SETH MEYERS: We talked to him afterward. I asked him how long it took everyone to stop acting like there was a camera there, and he said, “About an hour.” People let down their guard. Today, nobody would give you that kind of access.

BILL HADER: Now you just put it all on Twitter. [Laughs.]

Carville and Stephanopoulos has an almost religious devotion to what they were doing. They believed in the ideas of that campaign in ways that would seem almost sentimental today.

SETH MEYERS: One of my favorite things about “The Bunker” is that Bill and Fred play it like they don’t care about the candidate at all.

FRED ARMISEN: It was just about winning.

BILL HADER: There’s a joke at the end where I forget the candidate’s name.

Fred, one of the documentaries I remember seeing you in was I Am Trying to Break Your Heart about the band Wilco.

FRED ARMISEN: That may have been the first thing I ever did in a movie.

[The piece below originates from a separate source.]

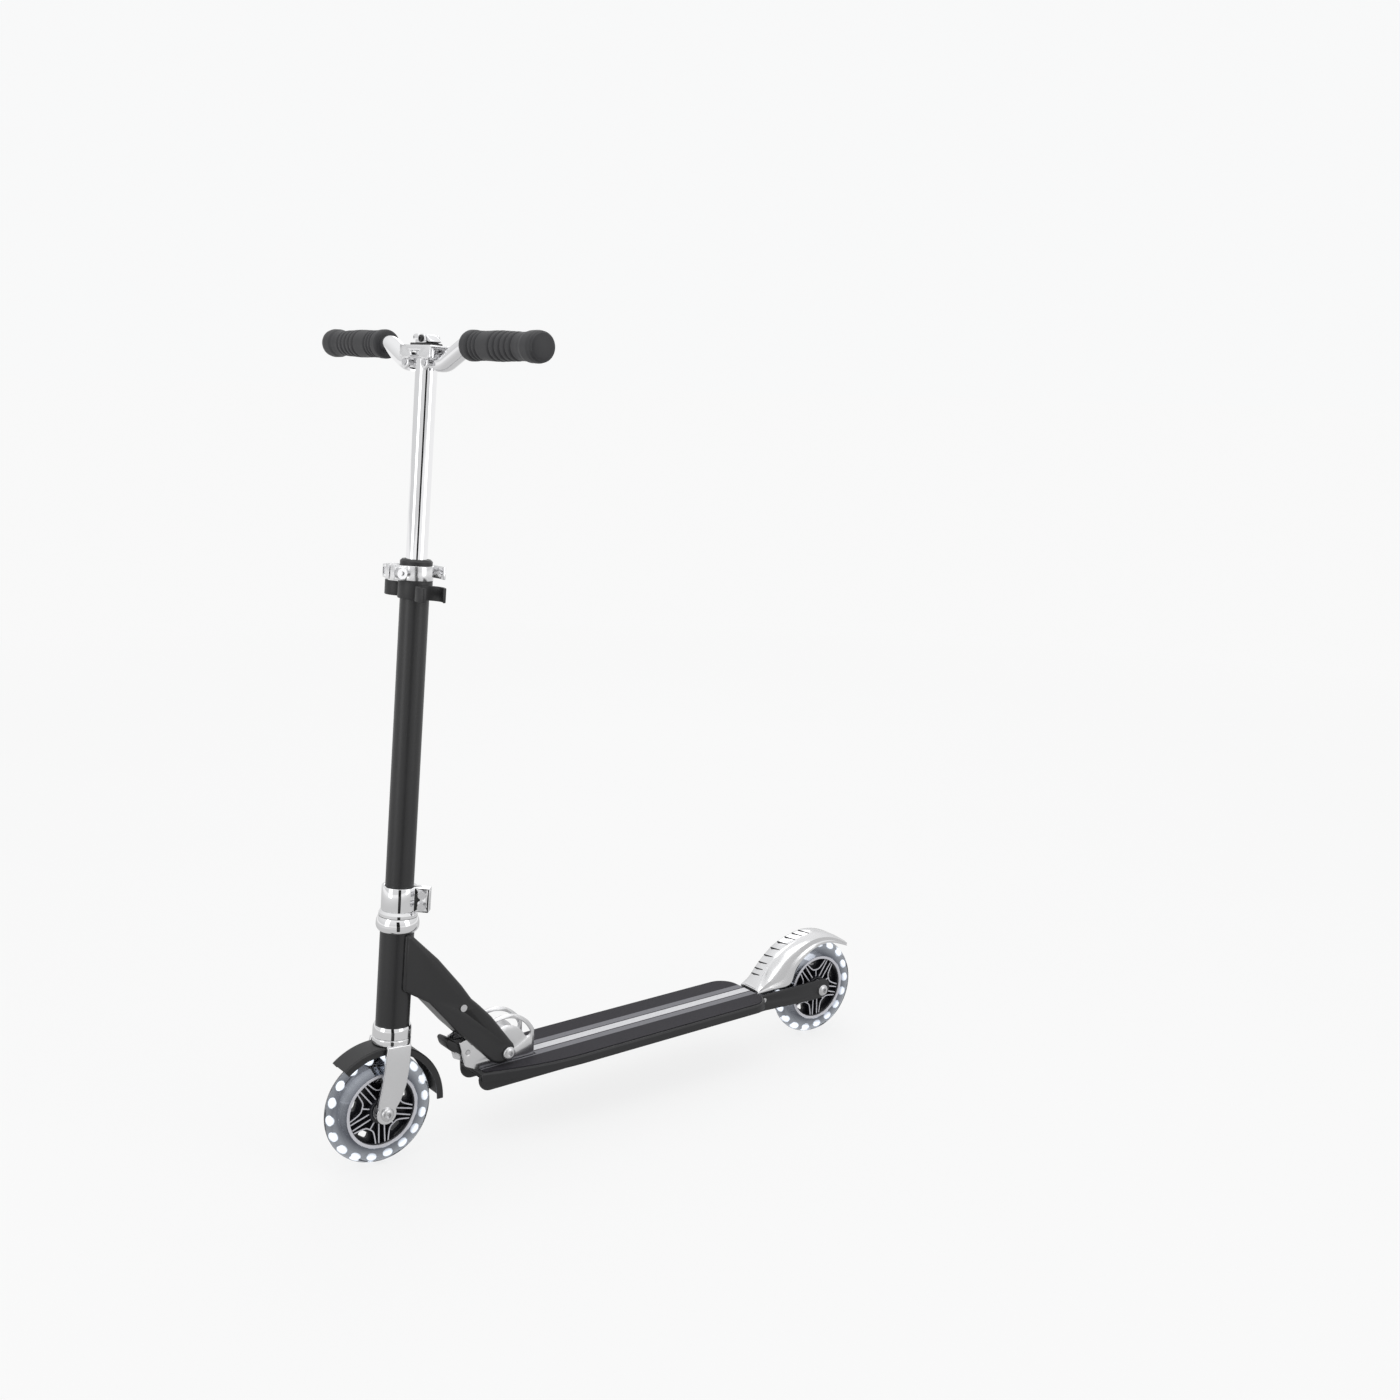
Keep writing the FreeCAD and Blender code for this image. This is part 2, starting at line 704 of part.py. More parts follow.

Sam Jones was making that movie with a little video camera, and it seemed so low-stakes. I love that movie because real things happened.

SETH MEYERS: That’s a great documentary.

They fire a guy [Jay Bennett] in the middle of the film.

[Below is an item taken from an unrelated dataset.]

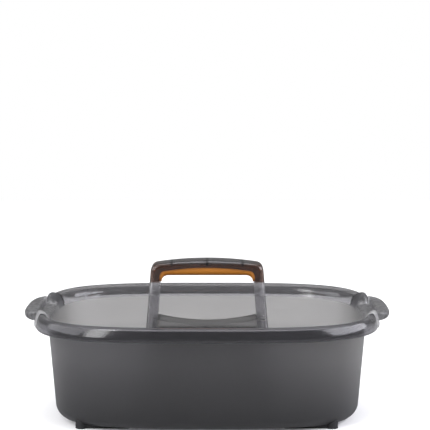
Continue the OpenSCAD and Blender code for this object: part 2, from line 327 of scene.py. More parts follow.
# Half sections of the rim in millimetres: (in from the rim's edge, down from its top)
UNDER_RIM = [(13.0, 6.2), (11.6, 3.2), (7.4, 2.5), (5.2, 4.2), (3.6, 7.4), (2.8, 11), (2.6, 14.4)]
ROLL_FACE = [(0.6, 14.4), (0.1, 13), (0, 11.6), (0.3, 9.2), (1.0, 6.4), (1.9, 3.8), (3.0, 1.4), (4.4, -0.1)]
ROLL_CREST = [(6.0, -0.5), (8.6, -0.5), (10.2, 0.1), (12.2, 2.0), (14.2, 5)]


def tub_rings():
    floor = UNDERSIDE + WALL
    to_middle = [0.8, 0.6, 0.4, 0.2, POLE]
    under = turn_rings(0, BASE_RADIUS, UNDERSIDE, 12)
    inside = turn_rings(WALL, BASE_RADIUS - WALL, floor, 12)
    wall_low, wall_high = UNDERSIDE + BASE_RADIUS, RIM_TOP - 9 * MM
    heights = [wall_low + (wall_high - wall_low) * k / 8 for k in range(1, 9)]
    under_rim = smooth_line(UNDER_RIM, 3)
    roll = smooth_line(ROLL_FACE + ROLL_CREST, 5)
    return [
        *flat_rings(under[0], reversed(to_middle)),
        *under,
        *(wall_ring(height, 0) for height in heights),
        *(rim_ring(inset * MM, depth * MM, WALL) for inset, depth in under_rim),
        *(rim_ring(inset * MM, depth * MM) for inset, depth in roll),
        *(wall_ring(height, WALL) for height in reversed(heights)),
        *reversed(inside),
        *flat_rings(inside[0], to_middle),
    ]


def end_share(tree, x):
    """1 at the two ends of the tub and 0 along its front and back."""
    past_middle = calc(tree, "SUBTRACT", calc(tree, "ABSOLUTE", x), RIM_HALF_LENGTH * 0.5)
    steep = calc(tree, "MULTIPLY", past_middle, 100.0)
    return add_node(tree, "ShaderNodeClamp", {"Value": steep}).outputs[0]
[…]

FRED ARMISEN: And not just a guy. He was one of the main guys in the band.

SETH MEYERS: And it was exactly the kind of confrontation people have in a creative environment.

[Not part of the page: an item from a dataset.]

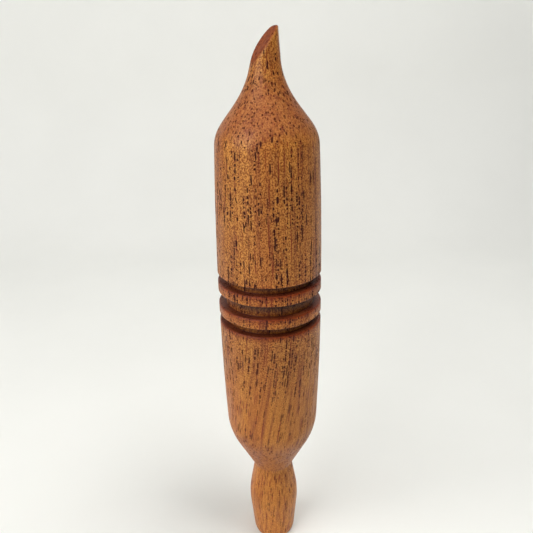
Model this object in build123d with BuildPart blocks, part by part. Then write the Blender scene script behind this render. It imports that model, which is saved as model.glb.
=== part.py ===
from build123d import *
from math import cos, radians, sin
import os

# Leather edge slicker turned from one piece of open-pored hardwood.
#
# The tool is a single turned stick: a small waisted foot that it stands on, a slightly
# swelled barrel with three burnishing grooves round its middle, and a thin neck whose
# end is cut away on one side into a beak. The turning axis is Z, the origin is the
# centre of the foot's face, and +Z points to the beak. Sizes are in millimetres and
# degrees.

# Foot: a small waisted knob with a flat face
foot_radius = 5.45
foot_edge_rounding = 1.2
belly_height, belly_radius = 13.7, 6.8
belly_rounding = 22.0
waist_height, waist_radius = 23.7, 5.05

# Barrel: widest at its middle, with a rounded shoulder at each end
barrel_bottom, barrel_top = 36.4, 113.0
barrel_radius = 12.5
barrel_end_radius = 11.6
lower_shoulder_rounding = 15.5
upper_shoulder_rounding = 11.0

# Neck: the thin end above the upper shoulder, before the beak is cut
neck_height, neck_radius = 123.5, 3.6
neck_rounding = 17.5
tip_height, tip_radius = 136.0, 2.7

# Burnishing grooves: square, a wide one between two narrow ones
middle_groove_width = 3.2
outer_groove_width = 2.0
bead_width = 2.5
groove_depth = 1.85
upper_lip_rounding = 0.15
lower_lip_rounding = 0.4

# Beak: a crowned facet that leans across the end of the neck
facet_height = 132.2  # where the facet crosses the turning axis
facet_lean = 37.9  # from the axis
facet_crown_radius = 42.0
facet_heading = 202.0  # the way it faces, counter-clockwise from +X seen from above
facet_edge_rounding = 0.4

barrel_middle = (barrel_bottom + barrel_top) / 2
groove_floor_radius = barrel_radius - groove_depth
outer_groove_offset = (middle_groove_width + outer_groove_width) / 2 + bead_width
grooves = [
    (barrel_middle - outer_groove_offset, outer_groove_width),
    (barrel_middle, middle_groove_width),
    (barrel_middle + outer_groove_offset, outer_groove_width),
]

# The facet's plane of symmetry: X points the way the facet faces, Y points up
facet_direction = Vector(cos(radians(facet_heading)), sin(radians(facet_heading)), 0)
facet_plane = Plane(
    origin=(0, 0, facet_height),
    x_dir=facet_direction,
    z_dir=facet_direction.cross(Vector(0, 0, 1)),
)
facet_crown_centre = (
    -facet_crown_radius * cos(radians(facet_lean)),
    -facet_crown_radius * sin(radians(facet_lean)),
)
facet_cut_size = 15.0

# Corners of the turned half section, as (radius, height)
corner_roundings = [
    ((foot_radius, 0), foot_edge_rounding),
    ((belly_radius, belly_height), belly_rounding),
    ((barrel_end_radius, barrel_bottom), lower_shoulder_rounding),
    ((barrel_end_radius, barrel_top), upper_shoulder_rounding),
    ((neck_radius, neck_height), neck_rounding),
]
for height, width in grooves:
    corner_roundings += [
        ((barrel_radius, height + width / 2), upper_lip_rounding),
        ((barrel_radius, height - width / 2), lower_lip_rounding),
    ]

with BuildPart() as slicker_body:
    # The turned stick, from a half section with the grooves cut into its edge
    with BuildSketch(Plane.XZ) as half_section:
        with BuildLine():
            Polyline(
                (barrel_end_radius, barrel_bottom),
                (waist_radius, waist_height),
                (belly_radius, belly_height),
                (foot_radius, 0),
                (0, 0),
                (0, tip_height),
                (tip_radius, tip_height),
                (neck_radius, neck_height),
                (barrel_end_radius, barrel_top),
            )
            ThreePointArc(
                (barrel_end_radius, barrel_top),
                (barrel_radius, barrel_middle),
                (barrel_end_radius, barrel_bottom),
            )
        make_face()
        for height, width in grooves:
            with Locations((groove_floor_radius, height)):
                Rectangle(
                    2 * groove_depth,
                    width,
                    align=(Align.MIN, Align.CENTER),
                    mode=Mode.SUBTRACT,
                )
        for corner, rounding in corner_roundings:
            nearest = half_section.vertices().sort_by_distance(corner)[0]
            fillet(nearest, radius=rounding)
    revolve(axis=Axis.Z)

    # The beak: the end of the neck outside the facet's crown is cut away
    with BuildSketch(facet_plane):
        Rectangle(facet_cut_size, facet_cut_size)
        with Locations(facet_crown_centre):
            Circle(facet_crown_radius, mode=Mode.SUBTRACT)
    extrude(amount=facet_cut_size / 2, both=True, mode=Mode.SUBTRACT)
    facet = slicker_body.faces().filter_by(GeomType.CYLINDER).sort_by(Axis.Z)[-1]
    fillet(facet.edges(), radius=facet_edge_rounding)

slicker_body.part.label = "slicker_body"
os.makedirs("parts", exist_ok=True)
export_step(slicker_body.part, "parts/slicker_body.step")
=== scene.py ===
"""Looks of the turned leather edge slicker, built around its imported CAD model.

The visible tool is one mesh, because the real one is one piece of wood: rings of vertices
up the turning axis, shaped as the gouge left them, with the beak's facet cut through the
neck. Its material is a solid block of open-pored hardwood, so that the vessels show as
long streaks on the barrel and as short dots where the surface cuts across the grain.
Lengths are in millimetres here and turned into metres where Blender needs them.
"""

from math import cos, pi, radians, sin

import bpy
import numpy as np
from mathutils import Matrix, Vector, noise


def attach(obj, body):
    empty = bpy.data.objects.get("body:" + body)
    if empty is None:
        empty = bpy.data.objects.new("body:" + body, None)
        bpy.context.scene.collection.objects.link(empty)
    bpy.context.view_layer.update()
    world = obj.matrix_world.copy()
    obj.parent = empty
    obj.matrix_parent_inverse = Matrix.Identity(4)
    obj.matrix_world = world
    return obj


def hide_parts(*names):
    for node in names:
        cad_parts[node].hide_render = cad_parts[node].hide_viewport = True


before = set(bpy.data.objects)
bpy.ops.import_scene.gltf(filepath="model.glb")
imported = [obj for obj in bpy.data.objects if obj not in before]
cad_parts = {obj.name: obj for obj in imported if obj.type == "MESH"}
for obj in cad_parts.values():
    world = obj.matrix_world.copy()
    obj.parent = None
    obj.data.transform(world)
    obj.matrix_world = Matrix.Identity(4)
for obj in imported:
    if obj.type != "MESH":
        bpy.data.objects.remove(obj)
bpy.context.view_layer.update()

MM = 0.001
IN_MM = (1000.0, 1000.0, 1000.0)  # turns a place in metres into millimetres

# Foot
foot_radius = 5.45
foot_edge_rounding = 1.2
belly_height, belly_radius = 13.7, 6.8
waist_height, waist_radius = 23.7, 5.05

# Barrel
barrel_bottom, barrel_top = 36.4, 113.0
barrel_middle = (barrel_bottom + barrel_top) / 2
barrel_radius, barrel_end_radius = 12.5, 11.6

# Neck
neck_height, neck_radius = 123.5, 3.6
tip_height, tip_radius = 136.0, 2.7

# How far each rounded corner is spread, measured along the radius
belly_blend = 0.85
waist_blend = 0.06
lower_shoulder_blend = 1.75
upper_shoulder_blend = 1.75
neck_blend = 3.3

# Burnishing grooves
middle_groove_width, outer_groove_width = 3.2, 2.0
bead_width = 2.5
groove_depth = 1.85
upper_lip_rounding, lower_lip_rounding = 0.15, 0.4
floor_corner_rounding = 0.12
lip_scorch = 2.0  # how far down the wood under a groove is scorched
floor_radius = barrel_radius - groove_depth
outer_groove_offset = (middle_groove_width + outer_groove_width) / 2 + bead_width
grooves = [
    (barrel_middle - outer_groove_offset, outer_groove_width),
    (barrel_middle, middle_groove_width),
    (barrel_middle + outer_groove_offset, outer_groove_width),
]

# Beak
facet_height, facet_lean = 132.2, radians(37.9)
facet_crown_radius = 42.0
facet_heading = radians(202.0)
facet_rim_blend = 0.7
point_height, point_blend = 134.9, 0.6
beak_bottom = 124.0
beak_ring_count = 64
bisections = 40  # halvings in each search for the beak's surface

segments = 240  # vertices in a ring
ring_step = 0.5  # between rings on the plain surfaces

# Unevenness of the hand work, as the largest push from the true shape
unevenness, fine_unevenness, edge_unevenness = 0.05, 0.012, 0.07

# Wood colours
golden_wood = (0.425, 0.163, 0.027, 1)
reddish_wood = (0.38, 0.127, 0.021, 1)
streak_wood = (0.2, 0.048, 0.012, 1)
fibre_wood = (0.42, 0.36, 0.3, 1)
dark_fleck, pale_fleck = (0.52, 0.35, 0.25, 1), (1.48, 1.7, 2.1, 1)
vessel_wood = (0.17, 0.02, 0.005, 1)
pore_wood = (0.03, 0.001, 0.0005, 1)
# Darker and redder for end grain, with a bluish lift that is a painted sheen
end_grain_and_sheen_tint = (0.82, 0.74, 1.12, 1)
# Painted light: brightens the lower tool towards the foot
foot_painted_light_tint = (1.33, 1.33, 1.3, 1)
rubbed_tint = (1.0, 0.86, 0.7, 1)
lip_tint = (0.6, 0.33, 0.2, 1)
shelf_wood = (0.115, 0.022, 0.009, 1)
# Partly stain, partly painted shade of the deep groove floors
floor_stain_and_shade_tint = (0.5, 0.44, 0.4, 1)
# Partly soot, partly painted shade under the grooves' upper lips
soot_and_shade_wood = (0.014, 0.005, 0.005, 1)
facet_dark, facet_pale = (0.12, 0.012, 0.002, 1), (0.24, 0.05, 0.008, 1)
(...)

BILL HADER: In the movie version of that you would have seen people yelling and screaming, but it was just awkward silences. Everyone just looked down. It was awful. That’s what I really love in a documentary.

SETH MEYERS: The War Room works because it became Bill Clinton. I Am Trying to Break Your Heart works because it became Yankee Hotel Foxtrot. Sometimes documentarians are in the right place early on for something to be able to show people how it got made. You realize how much luck is involved in great documentaries.

BILL HADER: Like in Weiner, you have a guy making a comeback, and then it all goes wrong.

To be fair, if you point a camera at Anthony Weiner, you’re probably going to get a documentary out of it.

BILL HADER: It’s just amazing for the filmmaker to be there when something like that happens. Just like in Citizenfour and so many of these other great documentaries.

When you’re having that first meeting about an episode, what’s that conversation?

SETH MEYERS: We just throw them out there and figure out an angle. Because of the speed with which we had to work at SNL, we can process things pretty quickly and figure out if something has legs. We don’t have a ton of time to work on the show. We get together with the directors for two days and break down what we want to do.

What kind of challenge does Lorne Michaels have at SNL this fall with the election? How do you handle parody when something is already absurd?

SETH MEYERS: You just have to react to the news each day and try to find a take. It never hurts when people are paying attention to what’s happening, which is certainly the case this year. The bigger issue for SNL is figuring out a way to be fresh when so many other people are doing comedy about the election, and SNL does a great job with that.

How are you dealing with it in the writers’ room on Late Night?

SETH MEYERS: We take it as a gift. We’re not going to get tired talking about Donald Trump, and we try to make jokes about it but also explain it a little bit. He’s given us plenty to explain.

Seth, you wrote the Jiro Dreams of Sushi episode — “Juan Likes Rice and Chicken” — that’s airing next week. Did you come up with that together and then you wrote a draft, or do you start with your own take on it?

SETH MEYERS: We talk about it a little bit in the room. We wanted to do a food documentary, and we all love that one. We came up with some basics, and then I went off and wrote it. We have table reads and work through that feedback.

Jiro Dreams of Sushi is a family drama dressed up as a restaurant documentary, and you took a similar approach.

SETH MEYERS: It’s fun to put these guys in a world with emotional stakes. We made it more absurd, but I like that we have directors and performers who can execute real emotion. You let the source material influence where you go. You can’t make it too ridiculous, or it won’t hold together.

How do you shoot Documentary Now! with your schedules putting you all over the place?

FRED ARMISEN: We’ll shoot two episodes and then take a break.

Do you have the luxury of shooting a lot of coverage and figuring out what’s funny when you edit, or are these two- or three-day shoots?

SETH MEYERS: They’re mostly two-day shoots. Right?

FRED ARMISEN: We definitely jam them in.

BILL HADER: We shoot them like documentaries, so there aren’t a lot of lighting setups and we don’t shoot my side and then reset and shoot Fred’s side. We have to run and gun.

Fred, Portlandia usually comes back in January. Are you on track for that this year?

FRED ARMISEN: That’s right. Season 7 starts January, and we’re shooting right now.

Any details to share?

FRED ARMISEN: Steve Buscemi is directing an episode. Carrie Brownstein is directing a couple of episodes.

SETH MEYERS: Are you directing an episode?

FRED ARMISEN: I am directing the season finale, yeah.

SETH MEYERS: Have you ever directed an episode?

FRED ARMISEN: Never, so I’m very excited about it.

SETH MEYERS: What do you say, “action”? Is that the word?

BILL HADER: And when it’s done, you say “cut”?

FRED ARMISEN: “Cut!” or “stop action!” [Laughs.] Keep your wigs on, but be yourselves!

The second season of Documentary Now premieres on IFC tonight, September 14, at 10 p.m. ET. You can catch up with the entirety of Documentary Now: Season One on Netflix.